ELAM: Oil prices and tensions on the rise

Oil surged to the highest levels in more than three years as tensions simmered in the Middle East, signaling optimism that a glut that has crippled the market for years is ending. US crude futures jumped $1.31 or2 percent to $66.82 a barrel Wednesday.

Oil Hits Highest Price Since 2014, WSJ, April 12, 2018

This quote demonstrated the conventional view that supply and demand drive oil prices. Yet the percentage moves in oil prices, up and down are far greater than any shift in supply and demand usage. Our conclusion is that prevailing mood towards oil has much more to do with setting the prices.

A strong economy can afford higher oil prices. A weak economy cannot. As the economy has improved here and around the world in the last year, oil prices have risen. This is perhaps the better view of how prices are determined.

Price has once again risen to the $66 former high, which is now a resistance level. Breaching this level will suggest a move well into the 70s. Unleaded gasoline has soared from the start of this year around $1.75 to $2.07.

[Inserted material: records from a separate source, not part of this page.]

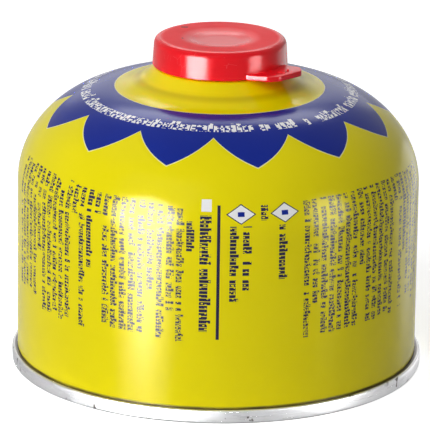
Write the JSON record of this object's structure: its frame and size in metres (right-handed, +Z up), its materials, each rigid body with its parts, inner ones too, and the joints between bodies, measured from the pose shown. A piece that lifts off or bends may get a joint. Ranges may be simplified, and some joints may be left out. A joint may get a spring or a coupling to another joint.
{
  "type": "gas canister",
  "caption": "Squat screw-thread gas canister: drawn shoulder, seamed domed base, threaded valve boss with a sprung stem, and a press-fit cap with a pull tab.",
  "frame": {"origin": "centre of the foot, at the level of the surface that the canister stands on", "axes": "+Z up along the can's axis; -Y faces the front of the print; the pull tab of the cap points between -Y and +X"},
  "size_m": [0.111, 0.111, 0.0899],
  "materials": {
    "lacquer": "yellow gloss lacquer with a blue printed band on the shoulder",
    "tinplate": "bare bright tinplate",
    "cup_steel": "drawn tinplate, satin",
    "seal_rubber": "black nitrile rubber",
    "housing_plastic": "natural acetal",
    "stem_brass": "turned brass",
    "spring_steel": "drawn stainless wire",
    "cap_plastic": "red moulded polyethylene, satin gloss"
  },
  "bodies": {
    "can": {"can_body": "lacquer", "bottom_end": "tinplate", "mounting_cup": "cup_steel", "cup_gasket": "seal_rubber", "stem_gasket": "seal_rubber", "valve_housing": "housing_plastic", "valve_spring": "spring_steel"},
    "stem": {"valve_stem": "stem_brass"},
    "lid": {"cap": "cap_plastic"}
  },
  "joints": [
    {"name": "cap_pull", "type": "slide", "parent": "can", "child": "lid", "axis": [0, 0, 1], "range_m": [0, 0.03]},
    {"name": "valve_press", "type": "slide", "parent": "can", "child": "stem", "axis": [0, 0, -1], "range_m": [0, 0.0015], "stiffness_N_per_m": 1500, "springref_m": -0.001, "deforming": ["valve_spring"]}
  ]
}
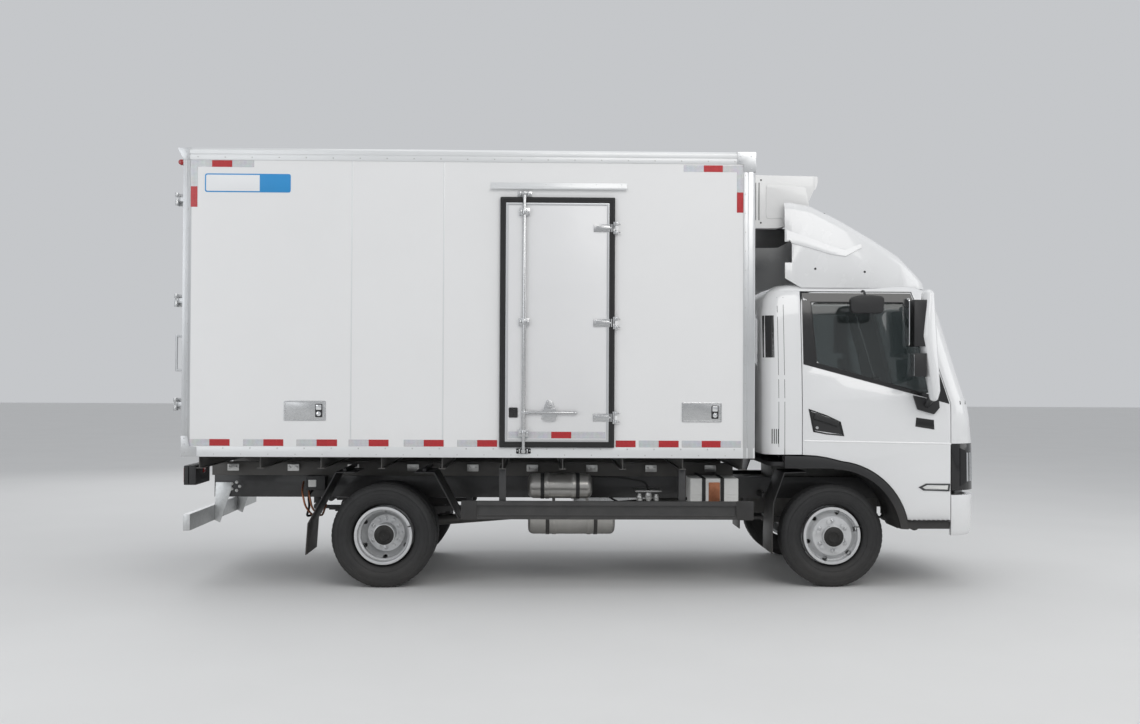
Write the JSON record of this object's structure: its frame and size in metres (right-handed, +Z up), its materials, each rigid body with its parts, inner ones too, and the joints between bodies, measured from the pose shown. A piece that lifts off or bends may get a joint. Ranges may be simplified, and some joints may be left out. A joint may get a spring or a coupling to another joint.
{
  "type": "refrigerated truck",
  "caption": "Light cab-over refrigerated truck with an insulated box body, a roof air deflector, twin rear wheels, a side door and two rear doors.",
  "frame": {"origin": "on the ground below the middle of the overall length, on the centre plane", "axes": "+X towards the truck's front, +Y to its left, +Z up"},
  "size_m": [5.995, 2.5476, 3.229],
  "materials": {
    "chassis_frame": "satin black paint",
    "subframe": "satin grey paint",
    "leaf_springs": "dull black paint",
    "front_axle": "black painted casting",
    "rear_axle": "black painted casting",
    "drivetrain": "dull casting",
    "fuel_tank": "brushed",
    "air_tanks": "dusty silver paint",
    "battery_box": "light grey paint",
    "silencer": "heat-stained steel",
    "side_guards": "satin black paint",
    "mudguards": "dull black",
    "rear_underrun": "galvanised",
    "tail_lamps": "clear red lens",
    "box_floor": "satin",
    "box_wall_left": "smooth white composite skin",
    "box_wall_right": "smooth white composite skin",
    "box_front_wall": "smooth white composite skin",
    "box_roof": "smooth white composite skin",
    "box_rear_frame": "satin",
    "refrigeration_unit": "gloss white",
    "cab_floor": "satin black",
    "cab_roof": "gloss white paint",
    "cab_rear_panel": "gloss white paint",
    "cab_front_panel": "gloss white paint",
    "cab_glass": "tinted clear",
    "headlamps": "dark lens",
    "front_bumper": "gloss white paint",
    "roof_fairing": "gloss white moulding",
    "seats": "woven dark grey",
    "dashboard": "grained dark grey",
    "cab_door_right": "gloss white paint",
    "cab_door_left": "gloss white paint",
    "door_glass_right": "tinted clear",
    "door_glass_left": "tinted clear",
    "mirror_right": "satin",
    "mirror_left": "satin",
    "mirror_shell_right": "gloss white paint",
    "mirror_shell_left": "gloss white paint",
    "side_door": "smooth white composite skin",
    "side_door_hardware": "satin stainless",
    "rear_door_right": "smooth white composite skin",
    "rear_door_left": "smooth white composite skin",
    "rear_hardware_right": "satin stainless",
    "rear_hardware_left": "satin stainless",
    "knuckle_right": "black painted casting",
    "knuckle_left": "black painted casting",
    "tyre_front_right": "black rubber",
    "tyre_front_left": "black rubber",
    "rim_front_right": "silver paint",
    "rim_front_left": "silver paint",
    "tyres_rear_right": "black rubber",
    "tyres_rear_left": "black rubber",
    "rims_rear_right": "silver paint",
    "rims_rear_left": "silver paint"
  },
  "bodies": {
    "chassis": {"chassis_frame": "chassis_frame", "subframe": "subframe", "leaf_springs": "leaf_springs", "front_axle": "front_axle", "rear_axle": "rear_axle", "drivetrain": "drivetrain", "fuel_tank": "fuel_tank", "air_tanks": "air_tanks", "battery_box": "battery_box", "silencer": "silencer", "side_guards": "side_guards", "mudguards": "mudguards", "rear_underrun": "rear_underrun", "tail_lamps": "tail_lamps", "box_floor": "box_floor", "box_wall_left": "box_wall_left", "box_wall_right": "box_wall_right", "box_front_wall": "box_front_wall", "box_roof": "box_roof", "box_rear_frame": "box_rear_frame", "refrigeration_unit": "refrigeration_unit"},
    "cab": {"cab_floor": "cab_floor", "cab_roof": "cab_roof", "cab_rear_panel": "cab_rear_panel", "cab_front_panel": "cab_front_panel", "cab_glass": "cab_glass", "headlamps": "headlamps", "front_bumper": "front_bumper", "roof_fairing": "roof_fairing", "seats": "seats", "dashboard": "dashboard"},
    "cab_door_right": {"cab_door_right": "cab_door_right", "door_glass_right": "door_glass_right", "mirror_right": "mirror_right", "mirror_shell_right": "mirror_shell_right"},
    "cab_door_left": {"cab_door_left": "cab_door_left", "door_glass_left": "door_glass_left", "mirror_left": "mirror_left", "mirror_shell_left": "mirror_shell_left"},
    "side_door": {"side_door": "side_door", "side_door_hardware": "side_door_hardware"},
    "rear_door_right": {"rear_door_right": "rear_door_right", "rear_hardware_right": "rear_hardware_right"},
    "rear_door_left": {"rear_door_left": "rear_door_left", "rear_hardware_left": "rear_hardware_left"},
    "knuckle_right": {"knuckle_right": "knuckle_right"},
    "knuckle_left": {"knuckle_left": "knuckle_left"},
    "wheel_front_right": {"tyre_front_right": "tyre_front_right", "rim_front_right": "rim_front_right"},
    "wheel_front_left": {"tyre_front_left": "tyre_front_left", "rim_front_left": "rim_front_left"},
    "wheels_rear_right": {"tyres_rear_right": "tyres_rear_right", "rims_rear_right": "rims_rear_right"},
    "wheels_rear_left": {"tyres_rear_left": "tyres_rear_left", "rims_rear_left": "rims_rear_left"}
  },
  "joints": [
    {"name": "cab_tilt", "type": "hinge", "parent": "chassis", "child": "cab", "pos_m": [2.8275, 0, 0.48], "axis": [0, 1, 0], "range_deg": [0, 45]},
    {"name": "cab_door_right_hinge", "type": "hinge", "parent": "cab", "child": "cab_door_right", "pos_m": [2.7375, -0.976, 1.285], "axis": [0, 0, 1], "range_deg": [0, 70]},
    {"name": "cab_door_left_hinge", "type": "hinge", "parent": "cab", "child": "cab_door_left", "pos_m": [2.7375, 0.976, 1.285], "axis": [0, 0, -1], "range_deg": [0, 70]},
    {"name": "side_door_hinge", "type": "hinge", "parent": "chassis", "child": "side_door", "pos_m": [0.2215, -1.161, 1.981], "axis": [0, 0, 1], "range_deg": [0, 170]},
    {"name": "rear_door_right_hinge", "type": "hinge", "parent": "chassis", "child": "rear_door_right", "pos_m": [-2.9825, -1.138, 1.981], "axis": [0, 0, 1], "range_deg": [0, 240]},
    {"name": "rear_door_left_hinge", "type": "hinge", "parent": "chassis", "child": "rear_door_left", "pos_m": [-2.9825, 1.138, 1.981], "axis": [0, 0, -1], "range_deg": [0, 240]},
    {"name": "steer_right", "type": "hinge", "parent": "chassis", "child": "knuckle_right", "pos_m": [1.8675, -0.7355, 0.385], "axis": [0, 0, 1], "range_deg": [-35, 35]},
    {"name": "steer_left", "type": "hinge", "parent": "chassis", "child": "knuckle_left", "pos_m": [1.8675, 0.7355, 0.385], "axis": [0, 0, 1], "range_deg": [-35, 35]},
    {"name": "wheel_front_right_spin", "type": "hinge", "parent": "knuckle_right", "child": "wheel_front_right", "pos_m": [1.8675, -0.8325, 0.385], "axis": [0, 1, 0], "continuous": true},
    {"name": "wheel_front_left_spin", "type": "hinge", "parent": "knuckle_left", "child": "wheel_front_left", "pos_m": [1.8675, 0.8325, 0.385], "axis": [0, 1, 0], "continuous": true},
    {"name": "wheels_rear_right_spin", "type": "hinge", "parent": "chassis", "child": "wheels_rear_right", "pos_m": [-1.4925, -0.7625, 0.385], "axis": [0, 1, 0], "continuous": true},
    {"name": "wheels_rear_left_spin", "type": "hinge", "parent": "chassis", "child": "wheels_rear_left", "pos_m": [-1.4925, 0.7625, 0.385], "axis": [0, 1, 0], "continuous": true}
  ],
  "couplings": [
    {"joint": "steer_left", "follows": "steer_right", "ratio": 1}
  ]
}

But this is not happening in a vacuum. Over half the CRB commodity index is energy related. Since Monday it has risen from 193 to 198.83. The Goldman Sachs Commodity Index GSCI, seen on the CNBC ticker, jumped from around 2,500 to 2,689.

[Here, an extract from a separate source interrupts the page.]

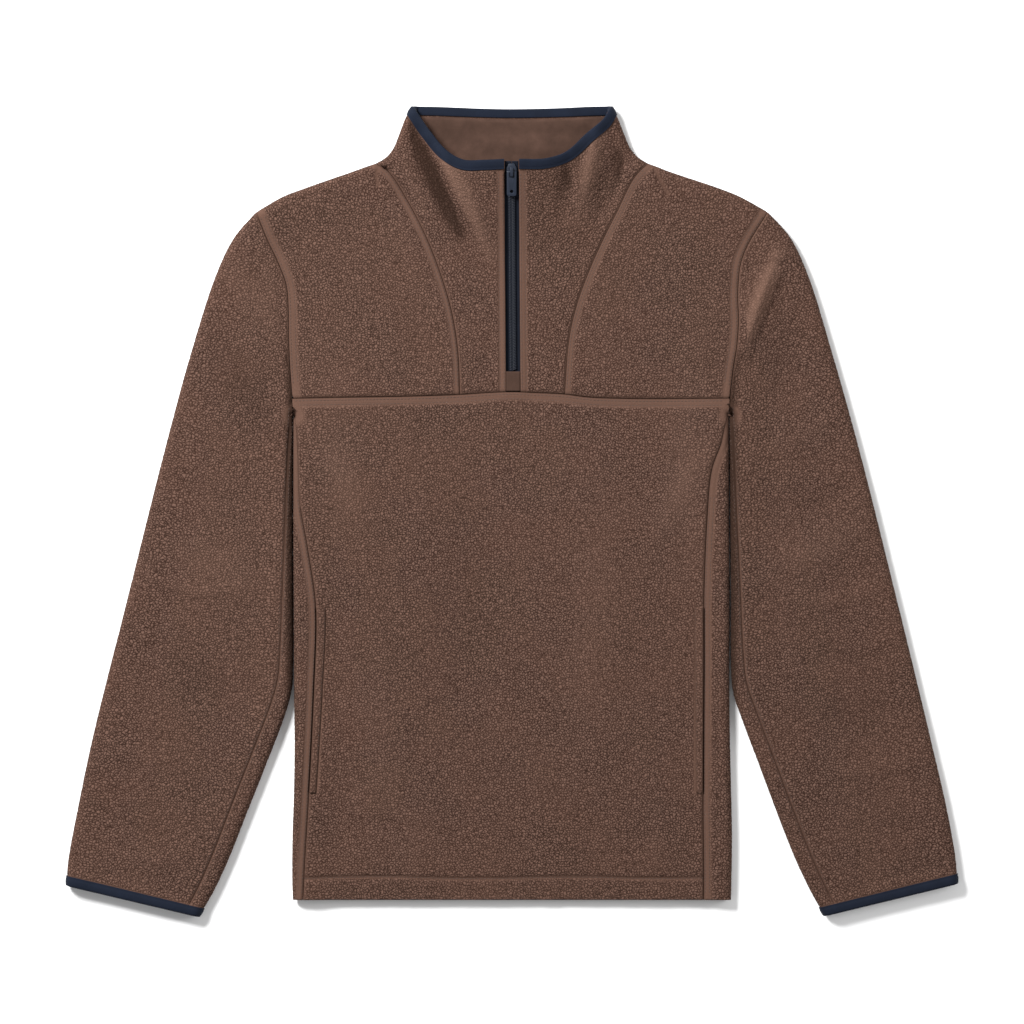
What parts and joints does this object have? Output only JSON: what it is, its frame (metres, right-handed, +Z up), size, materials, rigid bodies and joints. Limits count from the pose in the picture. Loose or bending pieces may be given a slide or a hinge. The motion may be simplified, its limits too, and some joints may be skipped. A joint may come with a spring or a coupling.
{
  "type": "sherpa fleece pullover",
  "caption": "Quarter-zip pullover of thick sherpa fleece, laid flat front up, with a stand collar, yoke seam, side pockets and navy bound collar and cuffs",
  "frame": {"origin": "centre of the garment's footprint, on the surface that it lies on", "axes": "+X to the right as seen from above, along the span of the sleeves; +Y towards the collar; +Z up, out of the front"},
  "size_m": [0.8398, 0.764, 0.0333],
  "materials": {
    "sherpa_fleece": "pebbly brushed pile",
    "smooth_facing": "smooth knit back",
    "navy_binding": "fine woven tape",
    "zip_coil": "moulded coil",
    "zip_metal": "satin navy enamel"
  },
  "bodies": {
    "garment": {"front_body": "sherpa_fleece", "front_yoke_left": "sherpa_fleece", "front_yoke_right": "sherpa_fleece", "front_centre_left": "sherpa_fleece", "front_centre_right": "sherpa_fleece", "zip_stop_patch": "smooth_facing", "back_body": "sherpa_fleece", "collar_back": "sherpa_fleece", "collar_facing": "smooth_facing", "side_panel_left": "sherpa_fleece", "side_panel_right": "sherpa_fleece", "sleeve_left": "sherpa_fleece", "sleeve_right": "sherpa_fleece", "collar_binding": "navy_binding", "cuff_binding_left": "navy_binding", "cuff_binding_right": "navy_binding", "zip_tape_left": "navy_binding", "zip_tape_right": "navy_binding", "zip_coil": "zip_coil", "zip_slider": "zip_metal", "pocket_welt_left": "smooth_facing", "pocket_welt_right": "smooth_facing"},
    "pull": {"zip_pull": "zip_metal"}
  },
  "joints": [
    {"name": "pull_hinge", "type": "hinge", "parent": "garment", "child": "pull", "pos_m": [-0.00038, 0.31825, 0.02951], "axis": [-1, 0, 0], "range_deg": [0, 170]}
  ]
}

And oil share prices are finally joining the party. The XLE Energy ETF jumped 4.89 percent Wednesday. The XES Energy Service ETF is finally coming to life, up 9.33 percent Wednesday. This indicator really needs to follow through to the upside. It has yet to generate a moving average buy signal.

After an early April test, the Dow Industrials bounced right at the previous support level around 23,400, 23,336 to be exact. Best guess is that it will now congest sideways. Resistance lies above at 24,600.

Markets detest uncertainty. This explains why markets behaved so well in the I Like Ike era of the 1950s. Had Twitter existed we can be pretty sure Ike would never have used it. Lately the markets have had plenty to be concerned about.

President Trump tweets that ‘missiles will be coming’ in a sort of informal re-start of the cold now growing hotter war with the Soviet in Syria. My recent reading indicates that the British had no qualms about using poison gas in the Middle East after WW I. No doubt poison gas is a lousy way to die but then so is being shot with an AK 47. It just seems odd that thousands can die by conventional weapons but if a few dozen die by gas, now the President is all in for Syria after wanting out just last week.

Paul Ryan’s departure surely leaves a leadership vacuum in the House. At least he was able to deliver votes on the tax bill. That was something Senator McConnell found near impossible on the Senate side. With some 36 Republicans leaving open seats up for grabs, it is getting harder to see their remaining in majority after November.

Perhaps the most notable change I spotted in social mood this past week was in a stock market commentary by stockcharts.com technician John Murphy. Mr. Murphy described last Friday’s 580 point drop as the market being ‘Trumped.’ President Trump had made yet more threats of trade tariffs which was taken as the reason for a big drop. The more important thing is whether the name Trump used as a verb will gain widespread use as a negative connotation for an event caused by Trump himself. If that is the case, social mood will be turning against the President.